В один из дней этого моего добровольного изгнания с туманного Альбиона мы встретились на Чистых прудах с моим студенческим другом Стасом. Стояло пыльное московское лето, в воде перед нами плавали деловитые утки, дробя отражавшиеся в зеркальной поверхности силуэты старых домов. Стас, ставший за это время ведущим актером МХАТа, сильно изменился. В нем не было больше той юношеской легкости, скоморошестости, таких характерных для него раньше. Серьезные, глубокие роли, ежедневный труд – уж мне ли было не знать, как тяжела актерская профессия, – наложили свой отпечаток. И друг мой показался мне каким-то нервным, усталым, но в то же время по-прежнему обаятельным и внимательным. Он, как и в былые годы, слушал меня, смотрел весело, и все же в его глазах я, как и раньше, видела то странное, неуловимое, что смущало меня с первых лет нашего знакомства. Он будто бы все эти годы ждал от меня чего-то, а может, ждал подходящего момента, чтобы что-то сказать…

– Ты что же, все так же одна? – спросил он меня, закуривая. – Я думал, давно уже крутишь роман с каким-нибудь Джудом Лоу. Хотя нет, для тебя это мелковато – с каким-нибудь Джоном Фаулзом.

– Стас, Фаулзу семьдесят четыре года, – рассмеялась я. – Я, кстати, немного знакома с ним – пересекались на одном литературном мероприятии. Очень интересный человек, но я все же еще не настолько стара. И кстати, ты-то сам тоже до сих пор не женат, друг мой. Почему?

– А ты почему? – поддел Стас. А потом, помолчав, добавил, глядя мимо меня на круживший по воде подмокший стаканчик от мороженого: – Наверное, в итоге однажды мы с тобой все же женимся друг на друге.

– Это с чего такие выводы? – хохотнула я. – Звучит как-то обреченно.

– А видишь, мы ведь всех остальных попросту отпугиваем, – беспечно объяснил он и, откинув голову, выпустил в воздух струю сигаретного дыма. – Выхода нет, придется, в конце концов, удовольствоваться друг другом.

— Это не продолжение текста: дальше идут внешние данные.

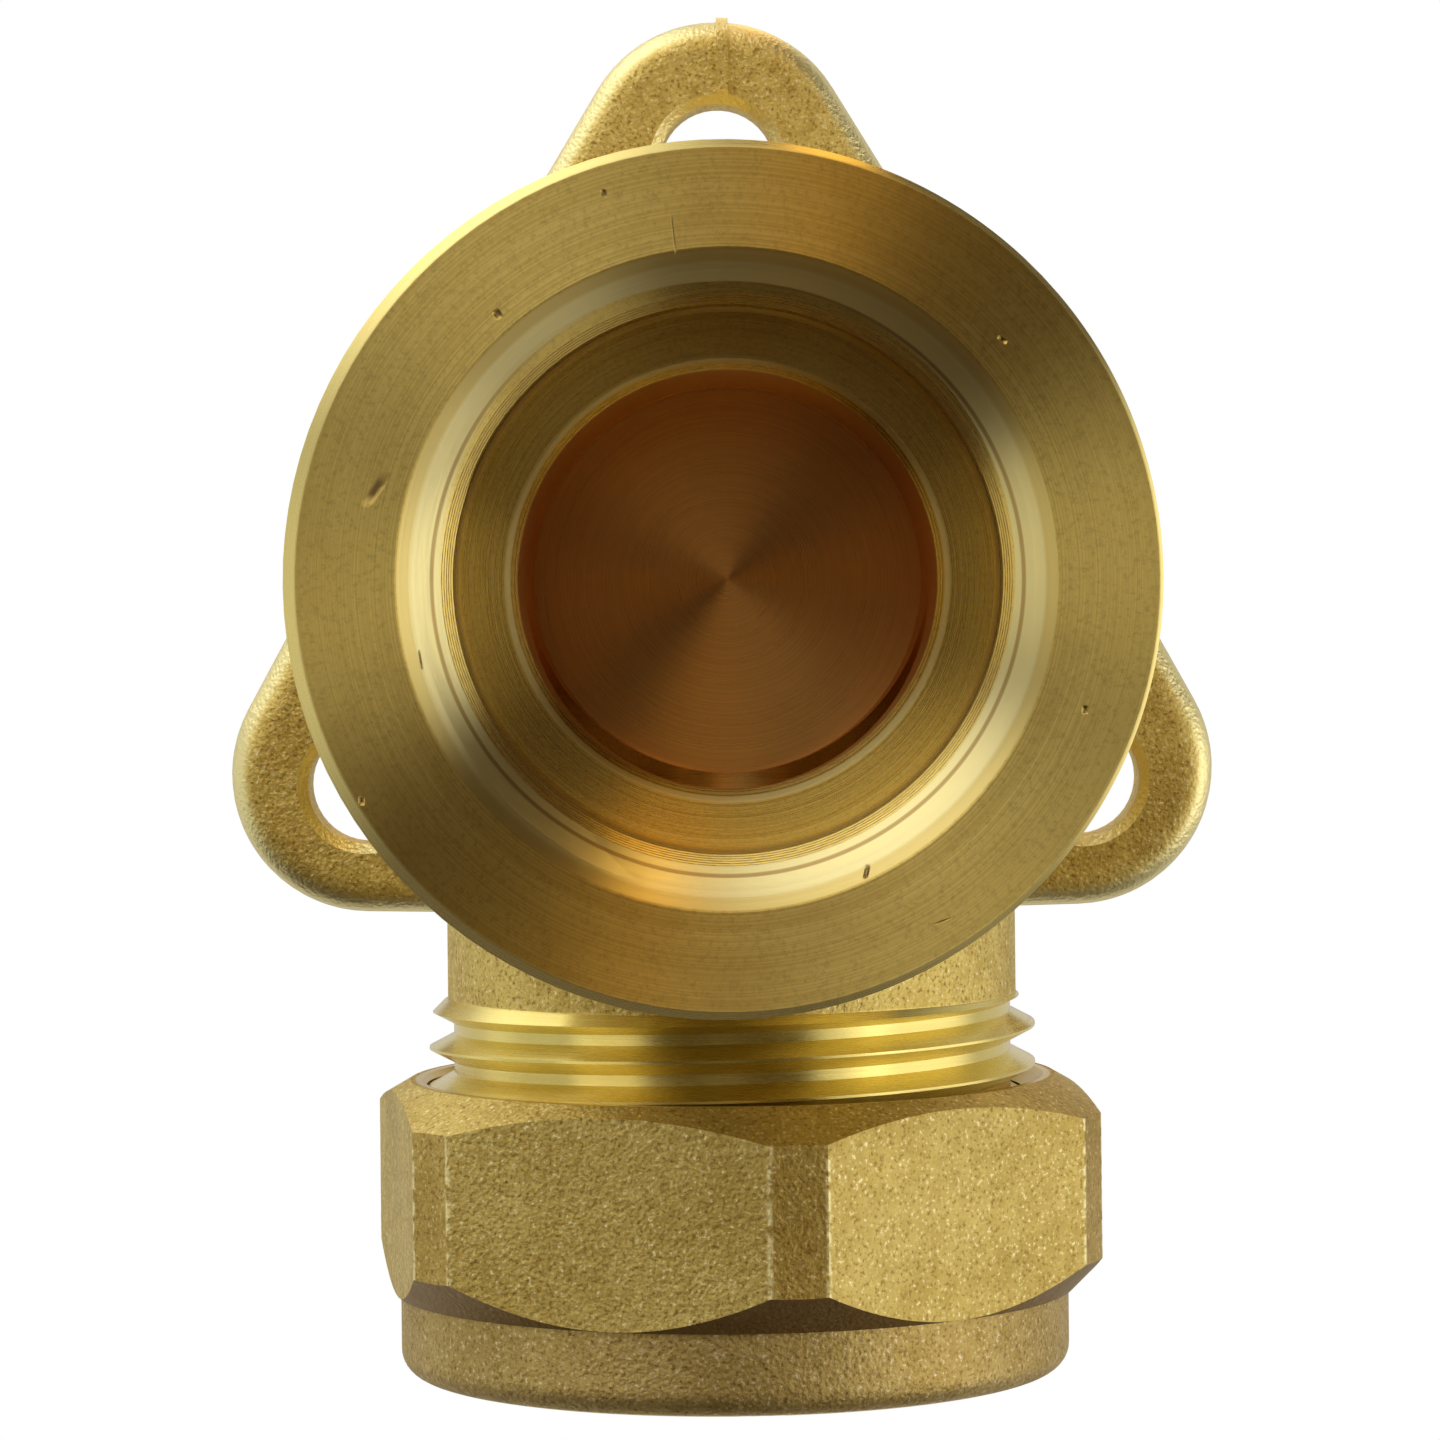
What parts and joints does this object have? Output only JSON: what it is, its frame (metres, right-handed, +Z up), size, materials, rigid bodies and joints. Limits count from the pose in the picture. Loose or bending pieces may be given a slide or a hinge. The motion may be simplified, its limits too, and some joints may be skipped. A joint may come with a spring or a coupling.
{
  "type": "wall plate compression elbow",
  "caption": "Forged brass elbow on a triangular screw plate, with a female threaded port in front and a compression nut pointing down.",
  "frame": {"origin": "where the threaded port's axis meets the wall plane", "axes": "+Z up, +Y into the wall, so the threaded port looks along -Y and the compression end looks along -Z"},
  "size_m": [0.0495, 0.047, 0.0656],
  "materials": {
    "forged_brass": "shot-blasted forging with turned faces and threads",
    "nut_brass": "shot-blasted forging with turned ends",
    "olive_brass": "turned"
  },
  "bodies": {
    "elbow": {"elbow_body": "forged_brass"},
    "loose_olive": {"olive": "olive_brass"},
    "nut": {"compression_nut": "nut_brass"}
  },
  "joints": [
    {"name": "nut_travel", "type": "slide", "parent": "elbow", "child": "loose_olive", "axis": [0, 0, -1], "range_m": [-0.00091, 0.005]},
    {"name": "nut_turn", "type": "hinge", "parent": "loose_olive", "child": "nut", "pos_m": [0, -0.019, -0.03], "axis": [0, 0, -1], "range_deg": [-180, 990]}
  ],
  "couplings": [
    {"joint": "nut_travel", "follows": "nut_turn", "m_per_rad": 0.00028875}
  ]
}
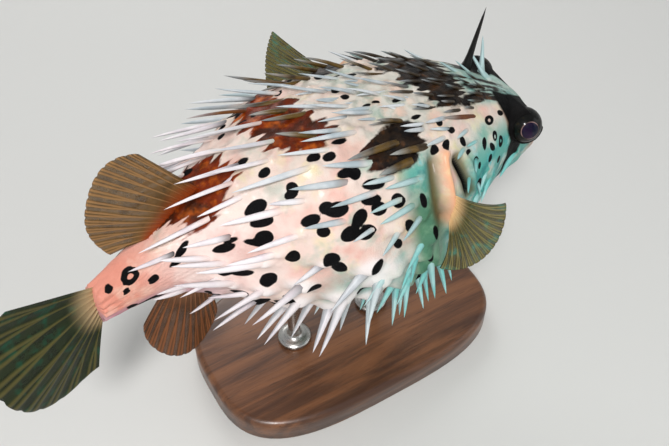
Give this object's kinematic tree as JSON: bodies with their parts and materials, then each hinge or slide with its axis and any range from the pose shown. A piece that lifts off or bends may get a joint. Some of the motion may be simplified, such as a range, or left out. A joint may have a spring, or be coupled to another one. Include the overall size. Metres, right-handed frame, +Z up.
{
  "type": "long-spine porcupinefish display model",
  "caption": "Life-size museum model of a long-spine porcupinefish with half-raised spines, on a walnut base with two steel rods",
  "frame": {"origin": "centre of the underside of the stand's base, on the floor", "axes": "X to the fish's head, Y to its left, Z up"},
  "size_m": [0.2035, 0.1099, 0.1307],
  "materials": {
    "skin": "satin, spotted",
    "fin": "satin, ribbed",
    "tail_fin": "satin, ribbed",
    "eye": "glossy",
    "tooth": "smooth",
    "walnut": "satin lacquer",
    "rod": "brushed"
  },
  "bodies": {
    "root": {"head": "skin", "trunk": "skin", "tail": "skin", "dorsal_fin": "fin", "anal_fin": "fin", "caudal_fin": "tail_fin", "pectoral_fin_left": "fin", "pectoral_fin_right": "fin", "eye_left": "eye", "eye_right": "eye", "beak_upper": "tooth", "beak_lower": "tooth", "stand_base": "walnut", "stand_rod_front": "rod", "stand_rod_rear": "rod"}
  },
  "joints": []
}
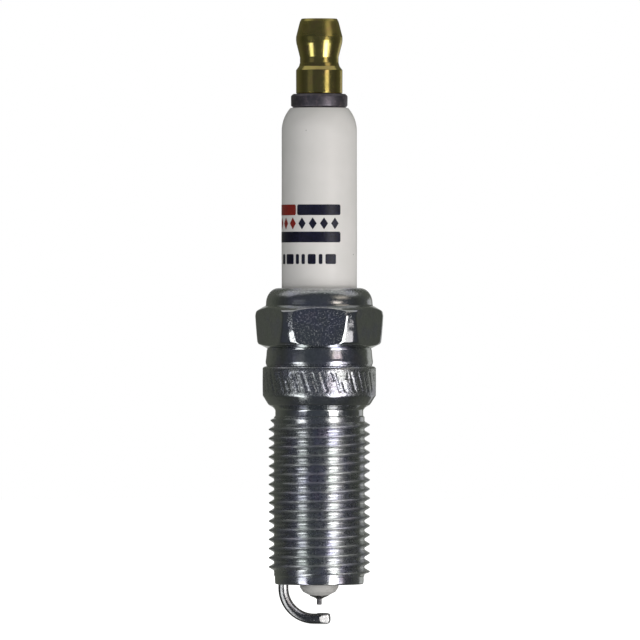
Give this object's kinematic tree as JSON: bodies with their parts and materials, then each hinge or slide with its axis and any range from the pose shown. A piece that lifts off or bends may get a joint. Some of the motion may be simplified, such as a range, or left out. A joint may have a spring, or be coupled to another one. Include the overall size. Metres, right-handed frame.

– Ладно, я дам тебе знать, если достигну крайней степени отчаяния, – подхватила шутку я. А отсмеявшись, добавила серьезно: – Стасик, ты приедешь зимой на премьеру моей пьесы?

– Конечно, – кивнул он, протянул руку и дотронулся до моих волос. Глаза его как-то странно потемнели, зрачки дрогнули.

– Ты чего? – отшатнулась я.

– Ничего, – он улыбнулся, дернув уголком рта, отвел руку и продемонстрировал мне лежащую на ладони тополиную пушинку. – Вот. В волосах запуталась.


В Англию я вернулась через неделю. За это время Роберт оборвал мне телефон, допрашивал, куда я пропала, рассыпался в комплиментах моей пьесе и требовал, чтобы я как можно скорее вернулась в Лондон, потому что начинается кастинг и я должна участвовать в утверждении актеров.

Когда я прилетела, над аэропортом Хитроу бушевала дьявольская гроза. Молнии раскалывали небо надвое, сыпали синеватыми вспышками. Гневно грохотал гром, а стекла в зале прилета заволокло пеленой воды. Просто поразительно было, как пилоту удалось в этой вакханалии посадить самолет.

Я взяла чемодан с конвейера, пошла к выходу, и вдруг передо мной откуда ни возьмись вырос Генри. Непривычно мрачный, осунувшийся, он молча отобрал у меня чемодан и повел к припаркованной на подземной парковке машине.

– Как ты узнал, когда я прилетаю? – спросила изумленная я.

– Роберт, – сухо бросил он.

Движения его были странно резкими, под скулами играли желваки, и я не сразу сообразила, что Генри в ярости. Таким я его еще не видела.

Мы выехали с парковки, в лобовое стекло сразу ударила вода – дождь поливал как будто бы не каплями, а лился сплошным потоком.